6. The decisions which I have referred to are relied on in the Full Bench decision in Yerukola v. Yerukola AIR 1922 Mad 150. In that case which was also one for partition and an account, the Full Bench held that Article 120 would apply and not Article 89 and 109 or Article 127 unless from the facts of the case it could be inferred that the person receiving the moneys, rents and profits acted as an agent in which case Article 89 would apply. In holding that Article 120 would apply, the learned Sir Walter Schwabe, C.J., dealt with the question as to whether (see p. 664 of 45 Mad.) the right to sue is to be deemed to accrue on the receipts of the profits or when the account is called for and refused, and his observations on that question deal with the point now pressed by the learned advocate for the appellant. The learned Judge observed as follows:
In my judgment-and I have the support of the authority already referred to, Marian Bivi Ammal v. Kadir Meera Saheb (1915) 29 IC 275, the right to sue arises in this kind of cases when there is a demand and a refusal for account, or, it could be put as, when there is in fact, an ouster. It really follows from what I have already said there is no cause of action on the mere receipt by one of the brothers of any particular amount, and it is clear to my mind that the period of limitation cannot run until the cause of action arises. That cause of action does not come into being until, at any rate, there is something done which shows that the man who got the money into his possession is holding it adversely to the plaintiff.
7. This case was followed in Ayyakutti Thevan v. Sigappi Achi : AIR1928Mad1236 , in which case the plaintiff was given a decree for an account for the period mentioned in the plaint which appears from the papers was for 13 years, i.e. 1910 to 1923. So according to the trend of the decisions of this Court, having regard to the findings that the demand for the income and its refusal in this case was only in the year 1921 the plaintiff's right to demand from defendant 4 an account of the income from October 1911 to the date of the suit though the period is for more than six years cannot be held to be barred under Article 120, Lim. Act.

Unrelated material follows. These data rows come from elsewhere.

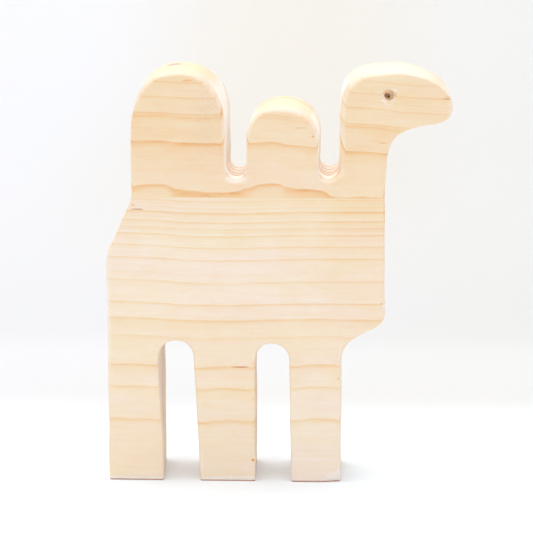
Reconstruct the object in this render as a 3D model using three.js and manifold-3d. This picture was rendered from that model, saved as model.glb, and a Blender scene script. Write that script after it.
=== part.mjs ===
// A two-humped wooden camel, sawn from one edge-glued softwood board.
//
// The board is two staves glued edge to edge. The seam runs level, just under the humps,
// so the sawn figure is an upper stave (humps, neck and head), a lower stave (trunk and
// legs) and the thin film of set glue between them.
//
// Millimetres. +Z is up, +X is the way the camel faces, and the flat face that shows the
// animal's right side points to -Y. The origin is on the ground under the middle.

import * as THREE from 'three';
import { mergeVertices } from 'three/addons/utils/BufferGeometryUtils.js';
import Module from 'manifold-3d';

const wasm = await Module();
wasm.setup();

// Board and seam
const boardThickness = 28;
const seamZ = 104.5;
const glueThickness = 0.25;
const easedEdge = 0.8;       // sanded edge between the flat faces and the sawn rim
const easedCorner = 1.2;     // sanded corner at the sole of a foot

// Rump and back
const rumpX = -61.3;
const rumpBendZ = 81.5;
const rumpSlopeFoot = { x: -58.8, z: 89.5 };
const rumpSlopeTop = { x: -53.1, z: 101.6 };
const backX = -52.2;
const backBendZ = 106;

// Humps and the notches in front of them
const bigHump = { sideZ: 130, topX: -35.6, topZ: 149.5, frontX: -18.6 };
const smallHump = { sideZ: 125.3, topX: 0.9, topZ: 137.2, rearX: -11.3, frontX: 14.1 };
const notchBottomZ = 111.3;
const neckRearX = 21.4;

// Head and throat
const topOfHead = 150;
const napeZ = 135;
const crownX = 41;
const browPull = { x: 60.6, z: 144.6 };
const noseTip = { x: 61.3, z: 137.5 };
const chin = { x: 55, z: 131.1 };
const jawPull = { x: 47, z: 129.8 };
const throatTop = { x: 38.3, z: 119.3 };
const throatPull = { x: 39.4, z: 129.2 };
const throatFoot = { x: 37.6, z: 106.5 };

// Chest and belly
const breast = { x: 38.1, z: 63.5 };
const bellyFront = { x: 34.2, z: 57.4 };
const bellyRear = { x: 27.6, z: 53.9 };
const bellyBendZ = 51;

// Legs and the gaps between them. A gap narrows upwards by its narrowing.
const legTopZ = 44;
const gapSideZ = 45;
const frontLeg = { frontX: 22.6, rearX: 4.8 };
const middleLeg = { frontX: -8.8, rearX: -28.2 };
const rearLegFrontX = -43.2;
const frontGap = { topX: -2.5, topZ: 51.4, narrowing: 0.7 };
const rearGap = { topX: -36.9, topZ: 52.2, narrowing: 2 };

// Eyes, one shallow flat-bottomed hole in each flank, with the drill point's prick in it
const eye = { x: 38.8, z: 141.5, diameter: 3.6, depth: 3, prickDiameter: 1.1, prickDepth: 2 };

// How far the handles of a dome's curves reach towards its corner
const domeReach = 0.62;
const napeReach = 0.74;

const curveSteps = 24;       // straight steps that stand for one curve
const edgeSteps = 2;         // facets across an eased edge

// Draws a quarter dome from the pen's place to (x, z), rising first or levelling first.
function quarterDome(outline, x, z, risesFirst, reach = domeReach) {
  const pen = outline.currentPoint.clone();
  const reachX = (x - pen.x) * reach;
  const reachZ = (z - pen.y) * reach;
  if (risesFirst) {
    outline.bezierCurveTo(pen.x, pen.y + reachZ, x - reachX, z, x, z);
  } else {
    outline.bezierCurveTo(pen.x + reachX, pen.y, x, z - reachZ, x, z);
  }
}

// Draws a notch between two humps: a straight side down, a round bottom, a side up.
function notch(outline, rearX, frontX, endZ) {
  const radius = (frontX - rearX) / 2;
  const centreZ = notchBottomZ + radius;
  outline.lineTo(rearX, centreZ);
  outline.absarc(rearX + radius, centreZ, radius, Math.PI, 2 * Math.PI, false);
  outline.lineTo(frontX, endZ);
}

// Draws one leg's sole, from its front corner to its rear corner.
function sole(outline, frontX, rearX) {
  const down = -Math.PI / 2;
  outline.lineTo(frontX, easedCorner);
  outline.absarc(frontX - easedCorner, easedCorner, easedCorner, 0, down, true);
  outline.lineTo(rearX + easedCorner, 0);
  outline.absarc(rearX + easedCorner, easedCorner, easedCorner, down, -Math.PI, true);
}

// Draws the gap behind a leg, up that leg's rear side and over to the leg behind it.
function legGap(outline, frontX, rearX, gap) {
  outline.lineTo(frontX - gap.narrowing, gapSideZ);
  quarterDome(outline, gap.topX, gap.topZ, true);
  quarterDome(outline, rearX, gapSideZ, false);
}

// The rump, from the rear foot up to the foot of the big hump.
function drawRump(outline) {
  outline.lineTo(rumpX, rumpBendZ);
  outline.quadraticCurveTo(rumpX, 85.5, rumpSlopeFoot.x, rumpSlopeFoot.z);
  outline.lineTo(rumpSlopeTop.x, rumpSlopeTop.z);
  outline.quadraticCurveTo(backX, 103.6, backX, backBendZ);
}

// The two humps, each with the notch in front of it.
function drawHumps(outline) {
  outline.lineTo(backX, bigHump.sideZ);
  quarterDome(outline, bigHump.topX, bigHump.topZ, true);
  quarterDome(outline, bigHump.frontX, bigHump.sideZ, false);
  notch(outline, bigHump.frontX, smallHump.rearX, smallHump.sideZ);
  quarterDome(outline, smallHump.topX, smallHump.topZ, true);
  quarterDome(outline, smallHump.frontX, smallHump.sideZ, false);
  notch(outline, smallHump.frontX, neckRearX, napeZ);
}

// The head, from the nape over the crown and round the nose to the throat.
function drawHead(outline) {
  quarterDome(outline, crownX, topOfHead, true, napeReach);
  outline.bezierCurveTo(crownX + 8, topOfHead, browPull.x, browPull.z, noseTip.x, noseTip.z);
  outline.bezierCurveTo(noseTip.x, noseTip.z - 4, chin.x + 4, chin.z + 0.7, chin.x, chin.z);
  outline.bezierCurveTo(
    jawPull.x, jawPull.z, throatPull.x, throatPull.z, throatTop.x, throatTop.z);
}

// The throat, the chest and the belly's short slope down to the front leg.
function drawChest(outline) {
  outline.lineTo(throatFoot.x, throatFoot.z);
  outline.lineTo(breast.x, breast.z);
  outline.quadraticCurveTo(breast.x, 59.6, bellyFront.x, bellyFront.z);
  outline.lineTo(bellyRear.x, bellyRear.z);
  outline.quadraticCurveTo(frontLeg.frontX, bellyBendZ, frontLeg.frontX, legTopZ);
}

// The side view of the whole figure, drawn clockwise from the rear foot.
function figureOutline() {
  const outline = new THREE.Shape();
  outline.moveTo(rumpX, easedCorner);
  drawRump(outline);
  drawHumps(outline);
  drawHead(outline);
  drawChest(outline);
  sole(outline, frontLeg.frontX, frontLeg.rearX);
  legGap(outline, frontLeg.rearX, middleLeg.frontX, frontGap);
  sole(outline, middleLeg.frontX, middleLeg.rearX);
  legGap(outline, middleLeg.rearX, rearLegFrontX, rearGap);
  sole(outline, rearLegFrontX, rumpX);
  return outline;
}

// Turns a closed geometry into a solid that can be cut.
function solidFrom(geometry) {
  const bare = geometry.clone();
  bare.deleteAttribute('normal');
  bare.deleteAttribute('uv');
  const merged = mergeVertices(bare);
  return new wasm.Manifold(new wasm.Mesh({
    numProp: 3,
    vertProperties: new Float32Array(merged.attributes.position.array),
    triVerts: new Uint32Array(merged.index.array),
  }));
}

// Turns a solid back into a geometry with flat shading.
function geometryFrom(solid) {
  const mesh = solid.getMesh();
  const indexed = new THREE.BufferGeometry();
  indexed.setAttribute('position', new THREE.BufferAttribute(mesh.vertProperties, 3));
  indexed.setIndex(new THREE.BufferAttribute(mesh.triVerts, 1));
  const geometry = indexed.toNonIndexed();
  geometry.computeVertexNormals();
  return geometry;
}

// A round pit drilled at the eyes' place into both flanks, to a depth below each of them.
function drillEyes(board, diameter, depth) {
  const radius = diameter / 2;
  const length = depth + easedEdge;
  let drilled = board;
  for (const side of [-1, 1]) {
    const bit = new THREE.CylinderGeometry(radius, radius, length, 32);
    bit.translate(eye.x, side * (boardThickness / 2 - depth + length / 2), eye.z);
    drilled = drilled.subtract(solidFrom(bit));
  }
  return drilled;
}

// The sawn figure before it is told apart into staves: the outline through the board's
// thickness, with its edges eased and the eyes drilled.
function sawnFigure() {
  const board = new THREE.ExtrudeGeometry(figureOutline(), {
    depth: boardThickness - 2 * easedEdge,
    bevelEnabled: true,
    bevelThickness: easedEdge,
    bevelSize: easedEdge,
    bevelOffset: -easedEdge,
    bevelSegments: edgeSteps,
    curveSegments: curveSteps,
  });
  board.rotateX(Math.PI / 2);
  board.translate(0, boardThickness / 2 - easedEdge, 0);

  const holed = drillEyes(solidFrom(board), eye.diameter, eye.depth);
  return drillEyes(holed, eye.prickDiameter, eye.depth + eye.prickDepth);
}

// A level layer, wide enough to hold the whole board between two heights.
function layer(bottomZ, topZ) {
  const slab = new THREE.BoxGeometry(200, boardThickness * 2, topZ - bottomZ);
  slab.translate(0, 0, (topZ + bottomZ) / 2);
  return solidFrom(slab);
}

function piece(name, solid, colour, roughness) {
  const material = new THREE.MeshStandardMaterial({ color: colour, roughness, metalness: 0 });
  const mesh = new THREE.Mesh(geometryFrom(solid), material);
  mesh.name = name;
  return mesh;
}

const figure = sawnFigure();
const upperStave = figure.intersect(layer(seamZ + glueThickness, topOfHead + 10));
const lowerStave = figure.intersect(layer(-10, seamZ));
const glueFilm = figure.intersect(layer(seamZ, seamZ + glueThickness));

const camel = new THREE.Group();
camel.add(piece('upper_stave', upperStave, '#f3dfc1', 0.72));
camel.add(piece('lower_stave', lowerStave, '#f7e7d0', 0.74));
camel.add(piece('glue_seam', glueFilm, '#e3bf8d', 0.45));

export default camel;
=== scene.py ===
"""A wooden camel sawn from an edge-glued softwood board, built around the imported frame.

The two staves and the glue film are cut from one fine mesh of the whole figure, so they
meet exactly. Lengths are in millimetres until a mesh is made; Blender's own are metres.
"""
import math
from types import SimpleNamespace

import bmesh
import bpy
import numpy as np
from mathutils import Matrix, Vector
from mathutils.geometry import delaunay_2d_cdt


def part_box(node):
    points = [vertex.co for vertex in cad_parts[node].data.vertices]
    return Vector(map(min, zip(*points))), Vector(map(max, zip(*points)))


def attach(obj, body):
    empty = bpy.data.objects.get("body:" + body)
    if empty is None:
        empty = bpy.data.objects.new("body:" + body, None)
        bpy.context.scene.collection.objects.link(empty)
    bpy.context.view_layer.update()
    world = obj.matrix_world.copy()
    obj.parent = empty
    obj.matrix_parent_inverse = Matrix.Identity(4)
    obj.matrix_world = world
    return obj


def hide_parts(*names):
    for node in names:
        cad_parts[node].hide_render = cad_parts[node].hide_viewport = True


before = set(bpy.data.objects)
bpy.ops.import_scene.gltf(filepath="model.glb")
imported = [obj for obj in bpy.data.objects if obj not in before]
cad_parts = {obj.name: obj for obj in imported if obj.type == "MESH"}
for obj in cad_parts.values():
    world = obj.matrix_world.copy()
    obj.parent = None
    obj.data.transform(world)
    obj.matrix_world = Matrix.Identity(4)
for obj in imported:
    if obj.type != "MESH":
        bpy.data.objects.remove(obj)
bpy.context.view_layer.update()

MM = 0.001                    # one millimetre in Blender's metres
BODY = "root"

# Mesh fineness
COLUMN_STEP = 0.5             # along the sawn rim
ROW_STEP = 1.0                # across the rim, from one broad face to the other
EDGE_ROWS = 6                 # rows that round an eased edge
FACE_STEP = 1.15              # between points on the broad faces

# Sizes that follow the frame
BOARD_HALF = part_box("lower_stave")[1].y / MM
SEAM_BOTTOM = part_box("lower_stave")[1].z / MM
SEAM_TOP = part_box("upper_stave")[0].z / MM


# ---------------- helpers for shapes

def smooth_step(low, high, value):
    """0 below low, 1 above high and a smooth rise between them."""
    t = np.clip((value - low) / (high - low), 0.0, 1.0)
    return t * t * (3.0 - 2.0 * t)


def ripple(length, span, count, seed):
    """A closed, seeded, gentle waviness along a rim: a sum of whole-number waves.

    length is the place along the rim, span the rim's whole length, and count the
    (lowest, highest) number of waves in it. The result stays within about 1."""
    random = np.random.default_rng(seed)
    total = np.zeros_like(length)
    weights = 0.0
    for waves in random.integers(count[0], count[1], 9):
        weight = random.uniform(0.4, 1.0)
        phase = random.uniform(0.0, 2.0 * math.pi)
        total += weight * np.sin(2.0 * math.pi * waves * length / span + phase)
        weights += weight
    return 1.6 * total / weights


def section_loops(node, y):
    """The closed loops of (x, z) points where an upright plane at y cuts a CAD node."""
    mesh = bmesh.new()
    mesh.from_mesh(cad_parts[node].data)
    bmesh.ops.remove_doubles(mesh, verts=mesh.verts, dist=1e-7)
    everything = mesh.verts[:] + mesh.edges[:] + mesh.faces[:]
    cut = bmesh.ops.bisect_plane(
        mesh, geom=everything, dist=1e-8, plane_co=(0, y * MM, 0), plane_no=(0, 1, 0))
    neighbours = {}
    for edge in cut["geom_cut"]:
        if isinstance(edge, bmesh.types.BMEdge):
            a, b = edge.verts
            neighbours.setdefault(a, []).append(b)
            neighbours.setdefault(b, []).append(a)
    loops = []
    while neighbours:
        start = next(iter(neighbours))
        loop = [start]
        before, here = None, start
        while True:
            onward = [v for v in neighbours[here] if v is not before]
            before, here = here, onward[0]
            if here is start:
                break
            loop.append(here)
        loops.append(np.array([(v.co.x / MM, v.co.z / MM) for v in loop]))
        for vert in loop:
            del neighbours[vert]
    mesh.free()
    return sorted(loops, key=len, reverse=True)


def stave_rim(loop, seam_z):
    """A stave's outline without its glued edge, running from the rear to the front."""
    on_seam = np.abs(loop[:, 1] - seam_z) < 0.02
    ends = loop[on_seam]
    rear = ends[np.argmin(ends[:, 0])]
    first_free = next(
        i for i in range(len(loop)) if on_seam[i - 1] and not on_seam[i])
    free = np.roll(loop, -first_free, axis=0)
    free = free[: int((~on_seam).sum())]
    if np.abs(free[0] - rear).sum() > np.abs(free[-1] - rear).sum():
        free = free[::-1]
    front = ends[np.argmax(ends[:, 0])]
    return np.vstack([rear, free, front])


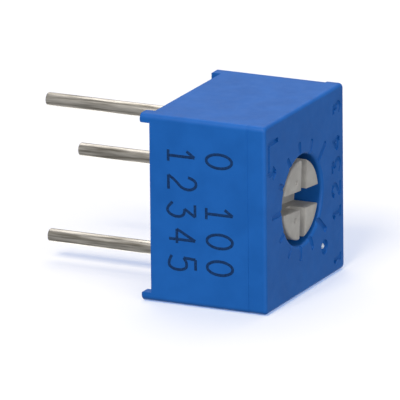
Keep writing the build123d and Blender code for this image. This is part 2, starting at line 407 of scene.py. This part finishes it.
def slide_top_side(wanted, move):
    """Makes a ledge: one side of a new top outline is slid, the rest is merged back."""
    raise_top(0)
    shape = bmesh.from_edit_mesh(case.data)
    chosen = [corner for corner in shape.verts if corner.select and wanted(corner.co)]
    for corner in shape.verts:
        corner.select_set(False)
    bpy.ops.mesh.select_mode(type="VERT")
    for corner in chosen:
        corner.select_set(True)
    bmesh.update_edit_mesh(case.data)
    bpy.ops.transform.translate(value=(move, 0, 0))
    bpy.ops.mesh.select_all(action="SELECT")
    bpy.ops.mesh.remove_doubles(threshold=tiny)
    print("ledge of", round(abs(move) / MM, 3), "mm from", len(chosen), "corners")


slide_top_side(lambda co: co.x > case_high.x - corner_radius + tiny, -witness_step)
raise_top(witness_height - lip_height)
slide_top_side(lambda co: co.x < inner_far_x + corner_radius - tiny, -lip_step)
raise_top(lip_height - face_edge_radius)

# %% [markdown]
# ## Feet and rounded edges
#
# Four small feet keep the case off the board. The bottom face is cut along the feet's
# outlines with bisect, the four foot faces are extruded down, and so their outer sides
# stay flush with the walls, and their tips are rounded. The edge around the
# adjustment face is rounded by insets: each one steps in and up along a quarter circle.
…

8. The appellant has not been able to cite any decision of this Court in support of his contention, but he has referred to a few decisions of the other Courts and a decision of the Privy Council which I shall now consider. In Biswambar Haider v. Giri Bala Dasi AIR 1921 Cal 571 the present point did not arise for decision. That suit seems to have been treated mainly as a suit for an account, but however that may be, the only question that was decided was that Article 10, Lim. Act, would not govern a suit for account against a karta and that Article 120 is the article applicable. In Maung Po Nyun v. Ma Saw Pin (A.I.R.1931Rang.150) the suit in which the claimants were decreed six years' profits was a suit for the recovery of rents and profits and not a suit for partition, the share of the property and the income to which the respondents were entitled having been already settled in a prior suit, and further the question whether, if Article 120 applied, the suit would be barred for the recovery of profits for more than six years was not considered, the only question for decision being which of the articles, 109, 62 or 120, would apply. The appellant very strongly relied on the order of their Lordships of the Privy Council reported in Midnapore Zamindari Co. v. Naresh Narayan , overruling their decision in AIR1924PC144. In the main case the plaintiff obtained a decree for the partition of certain lands in which he and the Midnapur Company were cosharers and the company was ordered to pay compensation to the plaintiff for his exclusive use of the land from 20th June 1908 until the partition has been effected and possession of the lands falling to plaintiff has been delivered. It is pointed out in Midnapur Zamindari Co. v. Kumar Naresh Narayan A.I.R. 1925 P.C. 93 : that the above judgment was subsequently amended by their Lordships by inserting the date 8th August 1906 in the place of 20th June 1903, the suit having been filed on 8th August 1912.
9. It is argued that this amendment shows that compensation for only six years under Article 120 was allowed by the Privy Council and not for more than six years. The amendment no doubt justifies the argument urged by the appellants' counsel but the reasoning of their Lordships does not appear in the report and from the bare fact that the previous order was amended in the way indicated in the report I am not prepared to hold that the decisions of this Court which I have noticed require reconsideration. For the above reasons, following the decisions of this Court I agree with the lower Court, in holding that the plaintiff is entitled to claim from defendant 4 her share of the income and collections made by him for the full period commencing from October 1911 and not merely for a period of six years prior to the suit. The next argument relates to the mortgage amount in Ex. 21-A and Rs. 500 under Exs. D and D-l. The arguments urged in connexion with those items, deal with the findings of fact arrived at by the lower Courts which cannot be questioned in second appeal. In the result the second appeal is dismissed with costs.